Keys shifts from fiery inspiration to scorching intimacy on "Fire We Make," a duet with Maxwell capped by a remarkable guitar solo from acclaimed Warner Bros. newcomer Gary Clark Jr. And in addition to "Brand New Me," Capitol/EMI's Sande - who released her own debut album earlier this year-collaborated with Keys on two additional songs: the stripped-down "101" and the can't-buy-me-love ballad "Not Even the King." "It's rare in this business to find someone you connect with so naturally in such an electric, creative capacity," says Sande, 25, who first met Keys when she opened the latter's 10th-anniversary Piano & I concert in London. "The first song we wrote together was '101.' It reminds me of the Alicia I fell in love with when I was 15 years old."
The Keys that early fans fell in love with has come a long way from the Hell's Kitchen native and corn-row-rocking ingenue whom Clive Davis introduced in 2001 as his latest J Records music phenomenon. Spurred by the No. 1 R&B and pop single "Fallin'," Keys scored the first five of her 14 Grammy Awards-including best new artist and song of the year-with multiplatinum debut album Songs in A Minor. Since then she has released three more top-selling al- bums (see box, opposite page) as well as the 2005 set MTV Unplugged.

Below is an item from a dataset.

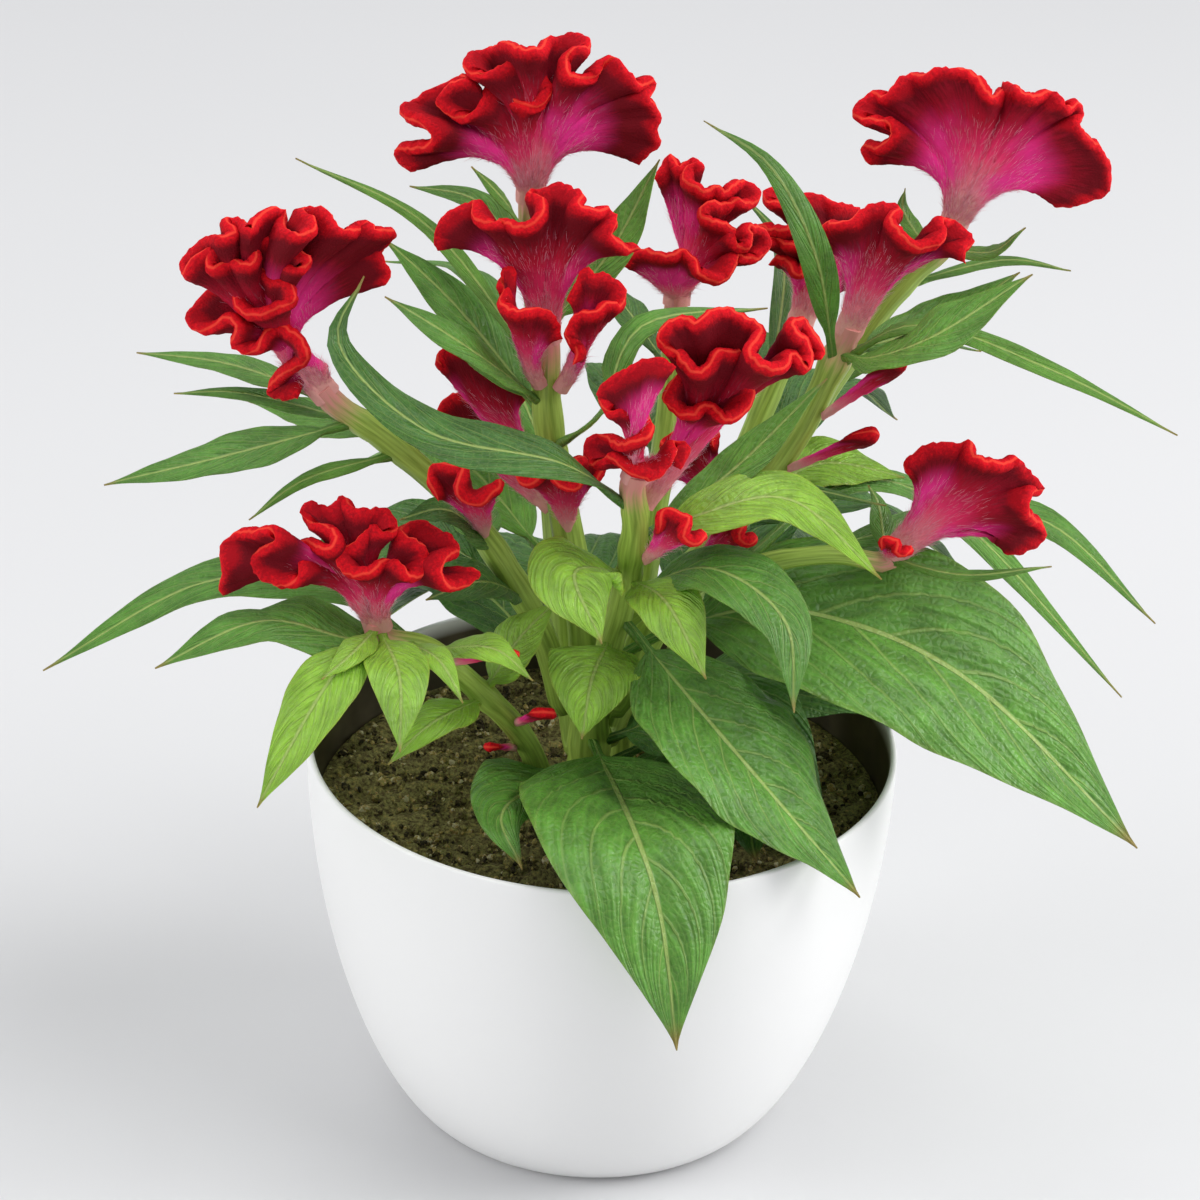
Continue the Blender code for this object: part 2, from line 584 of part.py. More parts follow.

Along the way, she has logged 14 top 10 singles and eight No. 1s on the Hot R&B/ Hip-Hop Songs chart and nine top 10s and four No. 1s on the Hot 100. Among the chart- toppers in that mix are "You Don't Know My Name," "If I Ain't Got You," "My Boo" (featuring Usher), "Like You'll Never See Me Again," platinum-selling singles "No One" and "Empire State of Mind" (with Jay-Z) and the 2010 hit "Un-Thinkable (I'm Ready)," which spent 12 weeks atop Hot R&B/Hip-Hop Songs.